When asked to choose, nearly half of Muslims in the U.S. say they think of themselves first as Muslim, rather than as American. Roughly 60 percent say that most Muslims come to the U.S. to adopt the American way of life and see no conflict between being a devout Muslim and living in a modern society.

Nearly half of American Muslims think of themselves as Muslims first! Sounds sinister—until you consider that description applies to “nearly half” of American Christians as well, with the percentage of Muslims identifying themselves by religion before nationality (49 percent) being only three points higher than the number of American Christians who say the same (46 percent).

The Times writeup also flags an interesting statistic from the Pew report I haven’t seen highlighted elsewhere: a plurality of Muslim Americans, 43 percent, now see American efforts to combat terrorism as “sincere,” up from 26 percent in 2007. That’s in spite of the Obama administration’s aggressive FBI sting operations, its asserting the authority to kill Americans suspected of terrorism abroad, its failure to close Guantanamo and the perpetuation of a litany of Bush-era national security policies. When it comes to drone strikes or escalating troop levels in Afghanistan, Obama has actually out-hawked his predecessor. 

Despite all that, Muslim Americans like and trust Obama more than they trusted Bush, with 76 percent approving of the president’s record. Obama’s effort to “reset” U.S. relations with Muslims abroad doesn’t appear to have worked. At home, though, Obama’s outreach seems to be working pretty well. That’s despite the fact that, as the Washington Post reported Tuesday, Obama has avoided certain personal public gestures that his predecessor willingly made (like visiting a mosque, for example).

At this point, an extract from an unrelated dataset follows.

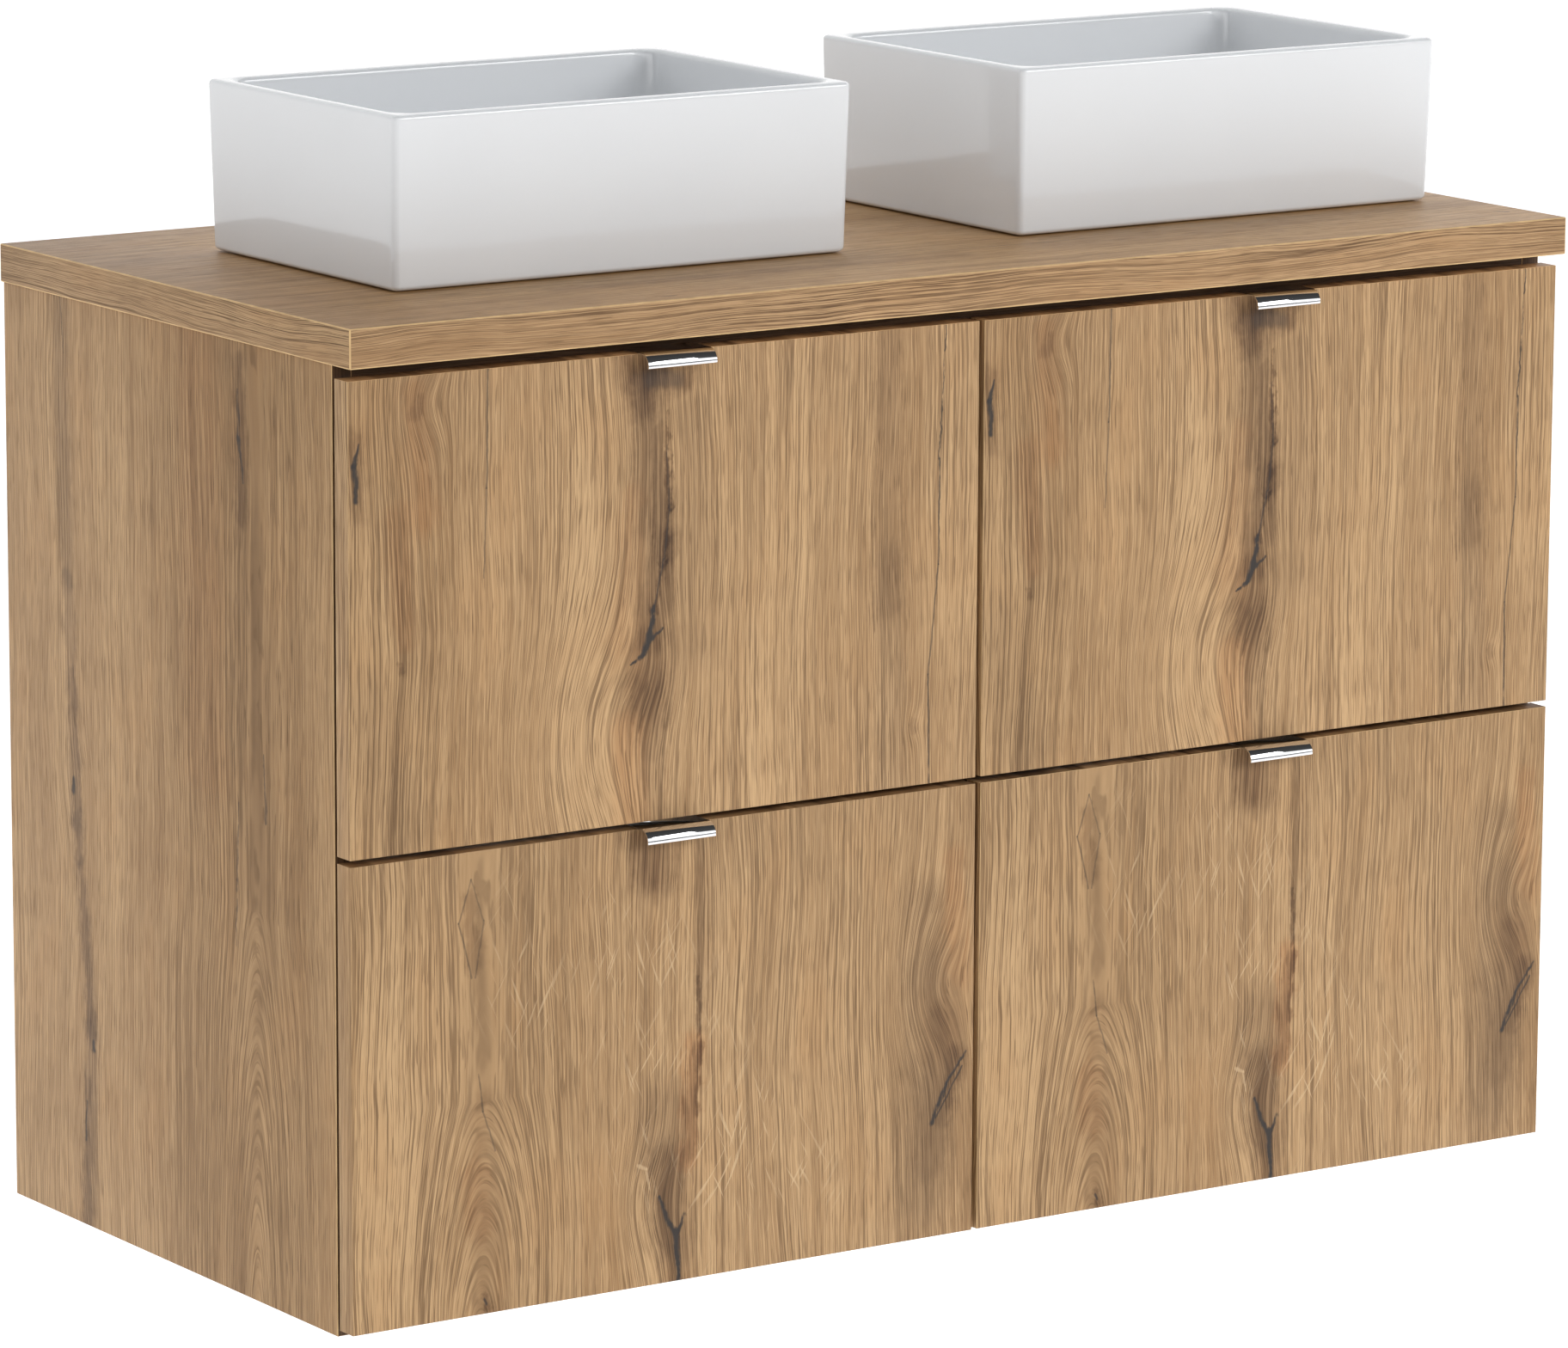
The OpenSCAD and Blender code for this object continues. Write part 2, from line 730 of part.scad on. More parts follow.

I can’t help but wonder if part of the difference has to do with the persistent conspiracy theories about the president being a secret Muslim—on some level, obviously, the president gets what it’s like to be singled out for being “different.” But perhaps it’s also that Obama’s gestures of tolerance, such as his support for the so-called Ground Zero Mosque, represent much more of a political risk for him than they did for Bush. Or it might just be that Democrats, the Dubai Ports World fiasco aside, never completely succumbed to the kind of anti-Muslim rhetoric common in the Republican Party today. The bigger difference may simply be that in the age of full-blown Sharia panic, the contrast between the president and the opposition makes Obama’s inclusive rhetoric all the more meaningful.